There was also spiritual benefit in staying at one’s post: as a member of the national church one could be ordinary and unpretentious, worship with one’s neighbors in the local parish (whether high church or low—Lewis’s parish in Headington was a mix), and leave the fine points of ecclesiology to experts. “There is no mystery about my own position,” Lewis wrote in his introduction to
Mere Christianity
; “I am a very ordinary layman of the Church of England, not especially ‘high,’ nor especially ‘low,’ nor especially anything else.” All the evidence confirms that this is exactly what he was, and without any prolonged anxiety as to whether he should become more Catholic or even Roman Catholic. Now that Britain was at war, and all the goods of civilization under siege, it was comforting and a matter of pride to be able to speak, as he repeatedly did, of “my church, the Church of England.” As a literary scholar and writer, moreover, Lewis felt he could be imaginatively Catholic, like Spenser, without any thought of submitting to Rome. Wasn’t that the whole fun of reading and writing allegory? Allegory often
looks
Catholic, for Catholicism abounds in symbols and images; but the presence of Catholic imagery is no proof of a longing for Roman collars. Quite the contrary, Lewis says: “only a bungler, like Deguileville, would introduce a monastery into his poem if he were really writing about monasticism.” Perhaps Lewis protested too much; but it was a constant vexation that people either suspected him of Popish leanings or demanded to know why he was not yet a confirmed Roman Catholic. At Oxford there were rumors that he was not only a closet Catholic but a secret Jesuit—but the many Catholics among Lewis’s friends (Tolkien, Hardie, Havard, Griffiths, Fr. Gervase Mathew, Dundas-Grant) and pupils (George Sayer, Christopher Derrick) knew better. “Jack, most of your friends seem to be Catholic. Why don’t you join us?” Havard would ask, but to no avail.
Sales of
The Pilgrim’s Regress
had fallen short of expectations, but the book had caught the eye of the Christian publisher Ashley Sampson, who invited Lewis just before the war to contribute a volume on suffering for the “Christian Challenge” series he was editing for the Centenary Press. This would be the real beginning of Lewis’s career as a Christian evangelist. He submitted
The Problem of Pain
under his favorite pseudonym, Nat Whilk (from
n
á
t-hwilc
, “I know not who,” used in Old English as the indefinite pronoun, e.g., “someone”), but at the publisher’s insistence the book appeared in 1940 under his own name. He dedicated it to the Inklings, to whom he had read chapters as they emerged from his pen; the notes Havard had been reading to Inklings meetings on mental and physical pain appeared as an appendix. While writing the book, Lewis was treating himself with Veganin (paracetamol, codeine, and caffeine) for the sharp pain of a rib injured when he slipped in the bath. Yet
The Problem of Pain—
in contrast to
The Pilgrim’s Regress—
has little that could be called autobiographical. It is refreshingly objective. As he said to Warnie, “If you are writing a book about pain and then get some actual pain as I did from my rib, it does
not
either, as the cynic wd. expect, blow the doctrine to bits, nor, as a Christian wd. hope, turn into practice, but remains quite unconnected and irrelevant, just as any other bit of actual life does when you are reading or writing.”
The Problem of Pain
sets the tone for almost all of Lewis’s evangelizing volumes: it is short, conversational, commonsensical, witty, and bristling with logic that usually hits its mark, while sometimes going wildly astray. Lewis displays his trademark style in the first sentence, making the chattiest of remarks about the most profound of subjects: “Not many years ago when I was an atheist, if anyone had asked me, ‘Why do you not believe in God?’ my reply would have run something like this:…” His answer, in a nutshell, is death, matter, meaninglessness,
pain.
“The creatures cause pain by being born, and live by inflicting pain, and in pain they mostly die … all life will turn out in the end to have been a transitory and senseless contortion upon the idiotic face of infinite matter.” If we come to believe in God, as Lewis did, the problem of pain remains; unknotting it is the purpose of his book.

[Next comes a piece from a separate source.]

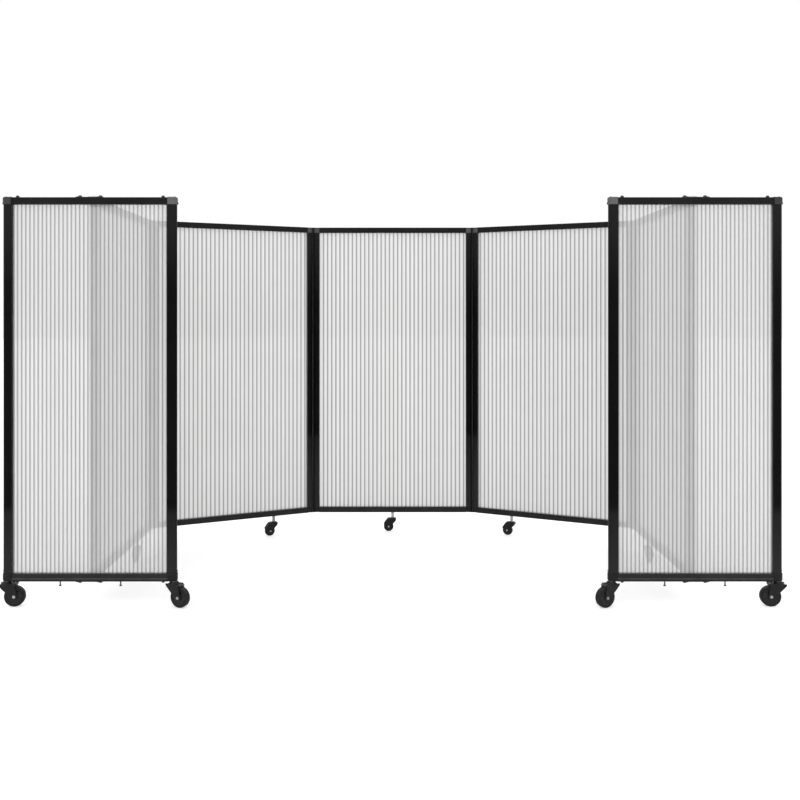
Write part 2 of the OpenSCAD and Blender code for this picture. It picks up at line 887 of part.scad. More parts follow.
centre_castor() small_fork();  // centre_small_fork
centre_castor() small_wheel();  // centre_small_wheel
inner_castor(-1) small_fork();  // left_inner_small_fork
inner_castor(-1) small_wheel();  // left_inner_small_wheel
outer_castor(-1) small_fork();  // left_outer_small_fork
outer_castor(-1) small_wheel();  // left_outer_small_wheel
inner_castor(1) small_fork();  // right_inner_small_fork
inner_castor(1) small_wheel();  // right_inner_small_wheel
outer_castor(1) small_fork();  // right_outer_small_fork
outer_castor(1) small_wheel();  // right_outer_small_wheel
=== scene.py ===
"""Looks of the accordion folding partition: sheets, castors, screws, caps and finishes.

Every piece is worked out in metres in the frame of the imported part. Panels stand on Z, the
middle panel looks along Y, and each castor has its own heading in the floor plane.
"""

import math

import bpy
import numpy as np
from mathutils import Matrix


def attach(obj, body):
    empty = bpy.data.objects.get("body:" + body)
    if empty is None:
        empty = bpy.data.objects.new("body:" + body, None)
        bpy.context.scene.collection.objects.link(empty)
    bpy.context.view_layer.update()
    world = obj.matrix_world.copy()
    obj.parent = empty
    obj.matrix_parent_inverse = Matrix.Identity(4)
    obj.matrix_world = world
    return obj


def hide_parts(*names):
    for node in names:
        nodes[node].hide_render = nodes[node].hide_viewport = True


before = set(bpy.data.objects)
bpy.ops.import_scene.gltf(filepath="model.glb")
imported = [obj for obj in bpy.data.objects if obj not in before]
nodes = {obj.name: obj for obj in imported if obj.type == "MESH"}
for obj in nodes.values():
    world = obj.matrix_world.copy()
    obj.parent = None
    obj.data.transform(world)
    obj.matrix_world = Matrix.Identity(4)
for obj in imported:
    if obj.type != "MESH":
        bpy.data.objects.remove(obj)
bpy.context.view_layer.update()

MM = 0.001
TURN = 2 * math.pi

# ---- sizes, in metres --------------------------------------------------------------------

# Sheets: half thickness, how far they reach into the grooves, and the cut of each kind, with
# the distance between its webs and the place of the web next to its middle
SHEET_HALF = 3 * MM
SHEET_IN = 9.2 * MM
FOLDING_SHEET = {"width": 753.4 * MM, "low": 112.8 * MM, "high": 1505.2 * MM,
                 "pitch": 20.7 * MM, "web": 4.3 * MM, "finish": "folding_sheet"}
END_SHEET = {"width": 594.4 * MM, "low": 114.8 * MM, "high": 1505.2 * MM,
             "pitch": 15.43 * MM, "web": 6.3 * MM, "finish": "end_sheet"}

# Panels: middle point on the floor, turn about Z in degrees
PANELS = {
    "centre": ((0.0, 0.599194), 0.0),
    "left_inner": ((-0.761876, 0.4268), 25.5),
    "left_outer": ((-1.125791, -0.149972), 90.0),
    "left_end": ((-1.125791, -0.570472), 0.0),
    "right_inner": ((0.761876, 0.4268), -25.5),
    "right_outer": ((1.125791, -0.149972), -90.0),
    "right_end": ((1.125791, -0.570472), 0.0),
}

# Castors: stem on the floor, heading from the stem to the axle in degrees
LARGE_CASTORS = {
    "left_outside": ((-1.436791, -0.570472), 6.0),
    "left_inside": ((-0.814791, -0.570472), -25.0),
    "right_inside": ((0.814791, -0.570472), -155.0),
    "right_outside": ((1.436791, -0.570472), 174.0),
}
SMALL_CASTORS = {
    "centre_small": ((0.0, 0.599194), 180.0),
    "left_inner_small": ((-0.586323, 0.510534), -154.5),
    "right_inner_small": ((0.586323, 0.510534), 154.5),
    "left_outer_small": ((-1.125791, 0.044528), -90.0),
    "right_outer_small": ((1.125791, 0.044528), -90.0),
}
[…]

How do we reconcile human suffering with divine omnipotence and divine goodness? Mostly by understanding these divine attributes in a more clearheaded, rational way—by grasping, for example, that omnipotence does not mean doing the intrinsically impossible (as an example, Lewis imagines God giving and denying creatures free will at one and the same time): “nonsense remains nonsense even when we talk it about God.” As for divine goodness, Lewis argues that precisely because God is perfectly good, he wishes us to share in his own perfect, complete, and eternal goodness. God is love, and our highest bliss is to become creatures who can receive this love. But learning to love perfectly is no easy task; pain and suffering are means by which God effects this miraculous transformation. We may revolt at the prospect, but “whether we like it or not, God intends to give us what we need, not what we now think we want.” We must see ourselves as we really are, and then die to our old selves through obedience and sacrifice. Pain “gives the only opportunity the bad man can have for amendment”—and we are all, to a greater or lesser extent, bad men. Tribulation is the means of redemption and “cannot cease until God either sees us remade or sees that our remaking is now hopeless.” That some people will never reform, actively willing their own damnation, is the reason for hell; but for the rest of us heaven awaits, a place or state of which we now know fleeting hints, echoes, glimpses. Here Lewis is referring to his old standard, Joy, which we know as an unquenchable longing for something beyond—beyond our hopes, beyond our ken—that “is the thing I was made for … the secret signature of each soul.”